╔══

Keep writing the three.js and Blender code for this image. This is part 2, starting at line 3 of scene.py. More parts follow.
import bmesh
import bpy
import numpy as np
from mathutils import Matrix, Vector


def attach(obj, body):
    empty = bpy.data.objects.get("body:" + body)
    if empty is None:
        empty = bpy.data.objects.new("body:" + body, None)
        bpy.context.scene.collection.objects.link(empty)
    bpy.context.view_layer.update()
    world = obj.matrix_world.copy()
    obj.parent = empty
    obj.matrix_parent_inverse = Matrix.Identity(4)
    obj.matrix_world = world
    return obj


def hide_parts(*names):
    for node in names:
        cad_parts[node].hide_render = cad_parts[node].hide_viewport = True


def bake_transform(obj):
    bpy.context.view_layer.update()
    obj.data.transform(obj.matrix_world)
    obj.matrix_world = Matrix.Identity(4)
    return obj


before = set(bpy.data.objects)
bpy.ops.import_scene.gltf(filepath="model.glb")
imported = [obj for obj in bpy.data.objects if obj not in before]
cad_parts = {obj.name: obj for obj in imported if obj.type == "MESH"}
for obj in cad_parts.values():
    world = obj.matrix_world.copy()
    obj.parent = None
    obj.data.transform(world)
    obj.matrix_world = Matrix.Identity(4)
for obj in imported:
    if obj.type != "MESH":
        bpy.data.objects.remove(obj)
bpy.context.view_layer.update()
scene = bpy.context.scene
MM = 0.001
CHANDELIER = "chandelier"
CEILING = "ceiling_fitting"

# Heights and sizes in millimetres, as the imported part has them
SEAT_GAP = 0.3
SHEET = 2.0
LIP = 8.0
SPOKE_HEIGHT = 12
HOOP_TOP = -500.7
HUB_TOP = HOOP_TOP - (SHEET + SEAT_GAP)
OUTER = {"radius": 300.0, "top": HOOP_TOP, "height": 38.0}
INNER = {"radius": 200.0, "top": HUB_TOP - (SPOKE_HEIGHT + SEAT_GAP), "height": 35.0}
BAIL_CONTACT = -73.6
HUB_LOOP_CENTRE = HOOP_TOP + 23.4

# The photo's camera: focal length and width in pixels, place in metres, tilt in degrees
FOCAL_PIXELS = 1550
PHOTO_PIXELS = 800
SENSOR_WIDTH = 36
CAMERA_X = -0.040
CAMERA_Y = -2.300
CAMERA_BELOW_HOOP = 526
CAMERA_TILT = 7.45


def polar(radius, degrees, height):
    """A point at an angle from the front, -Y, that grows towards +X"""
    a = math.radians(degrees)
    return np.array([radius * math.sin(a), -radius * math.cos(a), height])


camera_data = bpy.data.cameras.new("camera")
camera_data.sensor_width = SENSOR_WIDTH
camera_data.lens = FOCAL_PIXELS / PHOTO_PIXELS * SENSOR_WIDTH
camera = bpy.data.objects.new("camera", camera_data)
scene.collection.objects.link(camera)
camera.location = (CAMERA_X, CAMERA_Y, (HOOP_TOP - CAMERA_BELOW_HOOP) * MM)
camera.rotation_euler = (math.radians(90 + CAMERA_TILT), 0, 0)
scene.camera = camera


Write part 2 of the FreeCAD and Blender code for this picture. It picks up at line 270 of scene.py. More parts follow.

╚══
╔══

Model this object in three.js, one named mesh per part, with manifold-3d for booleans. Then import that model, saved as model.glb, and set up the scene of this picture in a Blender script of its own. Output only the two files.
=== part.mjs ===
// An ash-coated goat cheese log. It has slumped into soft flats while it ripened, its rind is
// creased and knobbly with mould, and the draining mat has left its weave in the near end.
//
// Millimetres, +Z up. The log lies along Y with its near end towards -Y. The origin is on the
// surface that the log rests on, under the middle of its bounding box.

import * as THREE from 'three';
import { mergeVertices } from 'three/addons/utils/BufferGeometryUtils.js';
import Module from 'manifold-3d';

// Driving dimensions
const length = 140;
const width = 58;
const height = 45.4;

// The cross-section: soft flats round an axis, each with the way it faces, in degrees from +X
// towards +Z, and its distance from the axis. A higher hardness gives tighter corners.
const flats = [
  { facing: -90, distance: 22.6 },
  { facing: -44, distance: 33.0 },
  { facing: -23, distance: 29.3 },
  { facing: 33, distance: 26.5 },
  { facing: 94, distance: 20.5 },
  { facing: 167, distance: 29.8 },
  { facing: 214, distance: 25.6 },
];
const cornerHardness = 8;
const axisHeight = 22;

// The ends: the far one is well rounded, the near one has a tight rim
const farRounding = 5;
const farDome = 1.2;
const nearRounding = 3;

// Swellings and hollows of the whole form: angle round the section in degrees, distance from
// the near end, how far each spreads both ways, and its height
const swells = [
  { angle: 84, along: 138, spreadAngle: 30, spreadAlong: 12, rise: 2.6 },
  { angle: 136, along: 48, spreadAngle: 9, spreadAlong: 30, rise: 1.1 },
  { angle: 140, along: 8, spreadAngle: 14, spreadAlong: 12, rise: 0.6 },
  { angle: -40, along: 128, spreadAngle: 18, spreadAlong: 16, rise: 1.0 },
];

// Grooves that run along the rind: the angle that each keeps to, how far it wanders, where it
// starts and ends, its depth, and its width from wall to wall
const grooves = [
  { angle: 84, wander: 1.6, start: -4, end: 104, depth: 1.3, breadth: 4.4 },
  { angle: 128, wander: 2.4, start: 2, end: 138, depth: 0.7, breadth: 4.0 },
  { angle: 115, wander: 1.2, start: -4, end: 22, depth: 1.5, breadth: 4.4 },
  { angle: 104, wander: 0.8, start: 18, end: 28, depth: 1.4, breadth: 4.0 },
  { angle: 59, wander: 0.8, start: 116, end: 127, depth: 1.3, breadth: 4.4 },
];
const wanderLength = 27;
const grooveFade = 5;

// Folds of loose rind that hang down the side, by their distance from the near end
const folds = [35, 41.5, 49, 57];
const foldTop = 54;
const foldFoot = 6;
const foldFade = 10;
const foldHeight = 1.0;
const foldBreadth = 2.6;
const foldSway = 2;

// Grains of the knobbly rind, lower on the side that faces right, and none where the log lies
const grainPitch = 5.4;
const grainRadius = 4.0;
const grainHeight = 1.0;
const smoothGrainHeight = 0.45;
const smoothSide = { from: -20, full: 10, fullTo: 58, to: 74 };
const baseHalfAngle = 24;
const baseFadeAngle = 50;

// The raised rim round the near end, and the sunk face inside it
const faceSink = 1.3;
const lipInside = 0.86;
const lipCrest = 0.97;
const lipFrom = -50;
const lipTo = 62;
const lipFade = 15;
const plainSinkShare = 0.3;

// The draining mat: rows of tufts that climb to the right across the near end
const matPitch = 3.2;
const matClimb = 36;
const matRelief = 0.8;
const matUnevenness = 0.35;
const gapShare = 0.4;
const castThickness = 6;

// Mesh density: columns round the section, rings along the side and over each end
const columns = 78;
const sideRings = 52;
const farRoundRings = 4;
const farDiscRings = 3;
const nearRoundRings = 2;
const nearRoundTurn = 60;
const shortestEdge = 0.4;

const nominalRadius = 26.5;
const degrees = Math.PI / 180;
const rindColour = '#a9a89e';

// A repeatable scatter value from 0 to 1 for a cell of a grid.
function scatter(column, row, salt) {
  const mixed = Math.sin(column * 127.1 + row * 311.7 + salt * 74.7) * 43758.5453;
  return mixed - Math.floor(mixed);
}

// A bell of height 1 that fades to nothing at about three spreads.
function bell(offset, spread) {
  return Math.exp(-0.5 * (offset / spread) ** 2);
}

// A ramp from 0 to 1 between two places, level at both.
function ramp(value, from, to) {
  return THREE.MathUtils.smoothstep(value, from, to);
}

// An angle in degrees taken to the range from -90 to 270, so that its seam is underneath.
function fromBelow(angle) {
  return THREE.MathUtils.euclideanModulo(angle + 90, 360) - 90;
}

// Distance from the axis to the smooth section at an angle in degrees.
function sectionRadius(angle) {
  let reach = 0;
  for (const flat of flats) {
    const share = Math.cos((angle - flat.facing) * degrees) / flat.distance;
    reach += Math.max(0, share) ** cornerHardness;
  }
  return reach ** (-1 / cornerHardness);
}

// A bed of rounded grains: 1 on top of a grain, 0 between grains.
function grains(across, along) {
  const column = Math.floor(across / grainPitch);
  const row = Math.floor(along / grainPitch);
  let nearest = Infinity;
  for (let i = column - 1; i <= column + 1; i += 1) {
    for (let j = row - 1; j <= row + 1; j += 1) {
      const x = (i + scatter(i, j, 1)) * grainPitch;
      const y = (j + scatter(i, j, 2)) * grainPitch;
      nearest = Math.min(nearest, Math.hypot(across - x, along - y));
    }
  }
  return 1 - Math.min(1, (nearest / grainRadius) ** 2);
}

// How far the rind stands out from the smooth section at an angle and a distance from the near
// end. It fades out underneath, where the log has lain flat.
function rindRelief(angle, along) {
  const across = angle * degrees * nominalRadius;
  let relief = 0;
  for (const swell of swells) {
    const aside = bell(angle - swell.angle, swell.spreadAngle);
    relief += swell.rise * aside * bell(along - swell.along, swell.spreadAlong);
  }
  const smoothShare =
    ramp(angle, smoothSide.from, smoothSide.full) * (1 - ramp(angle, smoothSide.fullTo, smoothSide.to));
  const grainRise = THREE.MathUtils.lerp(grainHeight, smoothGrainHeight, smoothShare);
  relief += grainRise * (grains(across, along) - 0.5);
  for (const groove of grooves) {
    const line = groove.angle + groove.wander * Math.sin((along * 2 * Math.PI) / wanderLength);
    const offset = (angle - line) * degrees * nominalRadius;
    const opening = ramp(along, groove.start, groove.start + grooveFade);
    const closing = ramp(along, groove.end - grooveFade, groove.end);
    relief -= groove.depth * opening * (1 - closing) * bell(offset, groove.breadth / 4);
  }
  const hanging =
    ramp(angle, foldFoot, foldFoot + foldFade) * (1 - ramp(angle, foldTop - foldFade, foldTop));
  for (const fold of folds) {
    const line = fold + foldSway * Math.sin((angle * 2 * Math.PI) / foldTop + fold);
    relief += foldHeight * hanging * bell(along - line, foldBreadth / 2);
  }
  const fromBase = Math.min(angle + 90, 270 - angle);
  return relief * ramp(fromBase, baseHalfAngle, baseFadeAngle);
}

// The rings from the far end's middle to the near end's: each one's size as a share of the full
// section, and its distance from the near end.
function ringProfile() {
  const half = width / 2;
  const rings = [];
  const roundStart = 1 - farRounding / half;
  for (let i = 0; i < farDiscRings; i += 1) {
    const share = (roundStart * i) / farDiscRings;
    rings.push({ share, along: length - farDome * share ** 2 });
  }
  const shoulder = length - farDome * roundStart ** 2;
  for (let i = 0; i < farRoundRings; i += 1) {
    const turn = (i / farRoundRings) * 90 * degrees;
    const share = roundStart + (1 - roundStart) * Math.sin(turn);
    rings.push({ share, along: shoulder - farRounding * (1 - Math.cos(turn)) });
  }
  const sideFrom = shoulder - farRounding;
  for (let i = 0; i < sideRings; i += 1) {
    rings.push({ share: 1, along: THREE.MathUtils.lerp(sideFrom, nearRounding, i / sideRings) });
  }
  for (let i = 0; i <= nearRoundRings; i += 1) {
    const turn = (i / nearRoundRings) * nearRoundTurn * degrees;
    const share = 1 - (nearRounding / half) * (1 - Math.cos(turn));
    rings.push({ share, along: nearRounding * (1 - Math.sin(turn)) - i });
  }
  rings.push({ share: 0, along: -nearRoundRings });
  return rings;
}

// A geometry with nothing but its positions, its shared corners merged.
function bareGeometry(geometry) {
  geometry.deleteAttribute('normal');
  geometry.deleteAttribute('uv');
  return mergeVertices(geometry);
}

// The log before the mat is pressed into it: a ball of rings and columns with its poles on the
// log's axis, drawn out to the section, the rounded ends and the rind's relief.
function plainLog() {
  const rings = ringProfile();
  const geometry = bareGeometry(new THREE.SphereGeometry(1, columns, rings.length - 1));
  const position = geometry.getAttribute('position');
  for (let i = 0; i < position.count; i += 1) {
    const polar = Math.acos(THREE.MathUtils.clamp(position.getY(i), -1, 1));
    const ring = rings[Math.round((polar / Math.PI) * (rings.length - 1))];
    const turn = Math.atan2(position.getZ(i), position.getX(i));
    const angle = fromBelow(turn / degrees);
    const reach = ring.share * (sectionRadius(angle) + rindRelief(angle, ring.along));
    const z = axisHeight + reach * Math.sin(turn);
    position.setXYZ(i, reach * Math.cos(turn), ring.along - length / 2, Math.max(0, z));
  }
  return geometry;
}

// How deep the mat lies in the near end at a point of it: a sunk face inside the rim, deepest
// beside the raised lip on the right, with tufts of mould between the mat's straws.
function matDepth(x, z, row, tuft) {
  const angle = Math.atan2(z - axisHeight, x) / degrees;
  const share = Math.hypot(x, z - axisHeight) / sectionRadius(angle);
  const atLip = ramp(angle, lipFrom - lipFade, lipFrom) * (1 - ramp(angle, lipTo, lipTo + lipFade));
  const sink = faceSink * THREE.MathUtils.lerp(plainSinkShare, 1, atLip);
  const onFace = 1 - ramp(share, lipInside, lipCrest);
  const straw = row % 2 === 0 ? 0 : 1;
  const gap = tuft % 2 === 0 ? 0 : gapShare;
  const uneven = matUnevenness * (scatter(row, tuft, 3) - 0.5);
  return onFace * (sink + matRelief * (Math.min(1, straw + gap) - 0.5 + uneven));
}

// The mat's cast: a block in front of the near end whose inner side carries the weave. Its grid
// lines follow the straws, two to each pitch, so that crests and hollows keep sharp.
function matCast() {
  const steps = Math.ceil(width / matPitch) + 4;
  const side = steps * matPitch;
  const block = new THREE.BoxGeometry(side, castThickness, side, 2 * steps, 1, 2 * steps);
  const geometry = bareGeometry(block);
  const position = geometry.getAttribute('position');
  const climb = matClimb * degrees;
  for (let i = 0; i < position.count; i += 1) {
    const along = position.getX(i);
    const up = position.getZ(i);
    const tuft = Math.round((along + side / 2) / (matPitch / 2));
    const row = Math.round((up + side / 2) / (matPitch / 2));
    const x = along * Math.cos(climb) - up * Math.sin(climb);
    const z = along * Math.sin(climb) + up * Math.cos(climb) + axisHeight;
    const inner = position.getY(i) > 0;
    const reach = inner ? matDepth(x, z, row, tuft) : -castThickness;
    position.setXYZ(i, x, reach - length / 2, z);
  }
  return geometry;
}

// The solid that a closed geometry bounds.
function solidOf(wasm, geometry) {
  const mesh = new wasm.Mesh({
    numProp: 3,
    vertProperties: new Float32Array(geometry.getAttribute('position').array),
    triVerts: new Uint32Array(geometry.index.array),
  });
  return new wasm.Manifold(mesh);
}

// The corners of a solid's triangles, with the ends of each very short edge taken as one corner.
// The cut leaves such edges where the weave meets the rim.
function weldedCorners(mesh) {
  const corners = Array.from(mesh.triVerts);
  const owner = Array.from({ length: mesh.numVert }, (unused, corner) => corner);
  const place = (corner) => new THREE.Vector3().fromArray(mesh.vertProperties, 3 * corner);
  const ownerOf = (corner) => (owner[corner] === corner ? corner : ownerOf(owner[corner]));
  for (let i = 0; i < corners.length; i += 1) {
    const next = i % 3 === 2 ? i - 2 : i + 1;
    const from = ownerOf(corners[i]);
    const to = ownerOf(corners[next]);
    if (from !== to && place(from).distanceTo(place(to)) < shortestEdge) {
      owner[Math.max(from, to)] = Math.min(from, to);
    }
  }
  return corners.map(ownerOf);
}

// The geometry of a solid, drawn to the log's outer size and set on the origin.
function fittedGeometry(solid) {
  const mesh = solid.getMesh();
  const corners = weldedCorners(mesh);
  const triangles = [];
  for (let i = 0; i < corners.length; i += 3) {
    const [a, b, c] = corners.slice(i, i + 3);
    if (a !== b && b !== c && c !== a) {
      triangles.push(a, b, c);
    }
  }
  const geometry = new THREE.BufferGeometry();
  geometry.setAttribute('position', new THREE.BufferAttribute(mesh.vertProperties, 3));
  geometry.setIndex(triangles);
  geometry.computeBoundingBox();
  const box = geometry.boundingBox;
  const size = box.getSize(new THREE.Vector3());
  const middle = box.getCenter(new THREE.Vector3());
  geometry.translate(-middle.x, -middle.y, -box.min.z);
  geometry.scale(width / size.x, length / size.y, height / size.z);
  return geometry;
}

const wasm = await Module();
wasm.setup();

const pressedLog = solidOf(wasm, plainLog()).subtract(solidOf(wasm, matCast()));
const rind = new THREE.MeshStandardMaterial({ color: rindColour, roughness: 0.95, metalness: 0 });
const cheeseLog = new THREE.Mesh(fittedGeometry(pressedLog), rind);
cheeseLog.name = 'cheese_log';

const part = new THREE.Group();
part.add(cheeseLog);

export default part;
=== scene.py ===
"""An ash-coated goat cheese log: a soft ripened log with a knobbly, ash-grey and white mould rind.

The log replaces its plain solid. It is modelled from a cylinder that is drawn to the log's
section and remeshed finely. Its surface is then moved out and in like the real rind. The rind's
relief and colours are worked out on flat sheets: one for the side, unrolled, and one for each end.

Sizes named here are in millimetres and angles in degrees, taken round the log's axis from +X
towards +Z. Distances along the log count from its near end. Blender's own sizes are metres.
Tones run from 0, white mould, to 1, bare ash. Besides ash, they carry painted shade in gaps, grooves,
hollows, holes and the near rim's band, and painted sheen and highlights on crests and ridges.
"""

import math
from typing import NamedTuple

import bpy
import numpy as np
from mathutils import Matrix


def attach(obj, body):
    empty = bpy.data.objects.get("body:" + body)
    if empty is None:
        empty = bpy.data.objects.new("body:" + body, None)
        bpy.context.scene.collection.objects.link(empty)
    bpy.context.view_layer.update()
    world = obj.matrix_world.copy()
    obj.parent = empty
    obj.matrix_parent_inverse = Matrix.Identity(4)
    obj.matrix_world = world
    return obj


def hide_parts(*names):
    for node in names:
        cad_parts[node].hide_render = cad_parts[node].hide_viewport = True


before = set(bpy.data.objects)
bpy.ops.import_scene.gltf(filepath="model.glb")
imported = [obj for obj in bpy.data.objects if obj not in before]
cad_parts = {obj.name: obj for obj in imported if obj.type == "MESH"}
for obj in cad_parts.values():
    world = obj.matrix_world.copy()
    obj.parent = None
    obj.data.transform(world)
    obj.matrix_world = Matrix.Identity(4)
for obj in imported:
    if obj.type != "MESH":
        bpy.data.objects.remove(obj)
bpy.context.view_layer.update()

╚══
╔══

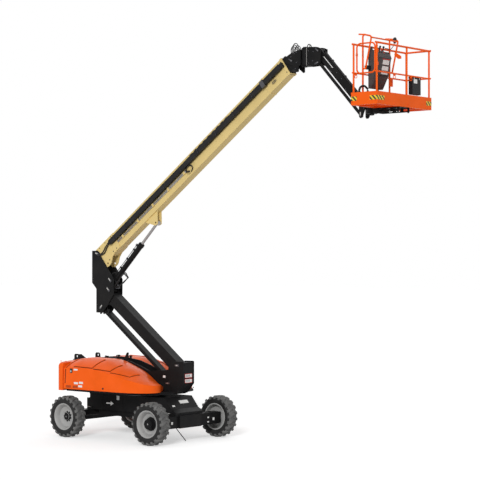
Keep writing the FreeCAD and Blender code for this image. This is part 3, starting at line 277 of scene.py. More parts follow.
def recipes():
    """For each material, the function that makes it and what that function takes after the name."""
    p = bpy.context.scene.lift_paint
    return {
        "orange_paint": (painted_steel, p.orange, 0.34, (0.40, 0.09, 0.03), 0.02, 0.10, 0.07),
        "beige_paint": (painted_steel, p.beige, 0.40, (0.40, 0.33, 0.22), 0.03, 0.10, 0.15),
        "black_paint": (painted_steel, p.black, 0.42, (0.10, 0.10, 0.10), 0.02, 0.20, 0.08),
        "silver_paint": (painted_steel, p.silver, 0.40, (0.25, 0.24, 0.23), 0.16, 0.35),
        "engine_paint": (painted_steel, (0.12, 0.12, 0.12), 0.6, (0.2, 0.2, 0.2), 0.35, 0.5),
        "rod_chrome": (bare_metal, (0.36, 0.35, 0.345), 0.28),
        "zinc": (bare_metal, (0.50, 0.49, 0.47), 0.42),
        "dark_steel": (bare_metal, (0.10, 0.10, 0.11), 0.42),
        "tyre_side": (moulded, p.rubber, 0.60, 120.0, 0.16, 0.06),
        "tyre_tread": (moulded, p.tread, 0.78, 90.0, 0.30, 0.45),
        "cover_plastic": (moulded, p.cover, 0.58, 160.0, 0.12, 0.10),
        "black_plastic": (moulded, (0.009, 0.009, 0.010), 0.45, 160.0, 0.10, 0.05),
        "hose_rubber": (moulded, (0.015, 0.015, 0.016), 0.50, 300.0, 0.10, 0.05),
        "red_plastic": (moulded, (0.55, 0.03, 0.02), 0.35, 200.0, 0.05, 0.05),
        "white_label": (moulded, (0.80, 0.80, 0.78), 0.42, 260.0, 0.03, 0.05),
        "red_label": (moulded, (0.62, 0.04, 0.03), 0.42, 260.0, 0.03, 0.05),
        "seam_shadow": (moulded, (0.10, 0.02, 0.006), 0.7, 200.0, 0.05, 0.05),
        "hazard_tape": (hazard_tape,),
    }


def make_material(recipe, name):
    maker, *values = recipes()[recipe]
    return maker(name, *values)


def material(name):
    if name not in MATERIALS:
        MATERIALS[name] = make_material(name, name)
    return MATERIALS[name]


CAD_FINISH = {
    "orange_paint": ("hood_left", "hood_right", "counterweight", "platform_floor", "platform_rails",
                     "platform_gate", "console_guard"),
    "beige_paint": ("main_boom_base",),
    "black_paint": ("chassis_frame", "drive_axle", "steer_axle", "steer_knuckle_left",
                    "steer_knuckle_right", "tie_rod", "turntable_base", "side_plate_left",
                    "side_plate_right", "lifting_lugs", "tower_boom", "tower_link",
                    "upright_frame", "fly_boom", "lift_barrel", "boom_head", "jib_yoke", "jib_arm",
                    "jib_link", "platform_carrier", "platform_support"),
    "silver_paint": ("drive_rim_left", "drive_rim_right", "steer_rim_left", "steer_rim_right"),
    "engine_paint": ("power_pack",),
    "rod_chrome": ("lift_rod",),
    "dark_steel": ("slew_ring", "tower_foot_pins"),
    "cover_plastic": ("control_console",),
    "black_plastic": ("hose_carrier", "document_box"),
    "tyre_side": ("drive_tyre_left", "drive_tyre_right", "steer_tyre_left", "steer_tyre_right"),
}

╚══

## Your goal
Of all the entries above, repeat only the lines from the line that has "Model this object" to the line that has "its bounding box.", both lines included, exactly.

## Full response
Model this object in three.js, one named mesh per part, with manifold-3d for booleans. Then import that model, saved as model.glb, and set up the scene of this picture in a Blender script of its own. Output only the two files.
=== part.mjs ===
// An ash-coated goat cheese log. It has slumped into soft flats while it ripened, its rind is
// creased and knobbly with mould, and the draining mat has left its weave in the near end.
//
// Millimetres, +Z up. The log lies along Y with its near end towards -Y. The origin is on the
// surface that the log rests on, under the middle of its bounding box.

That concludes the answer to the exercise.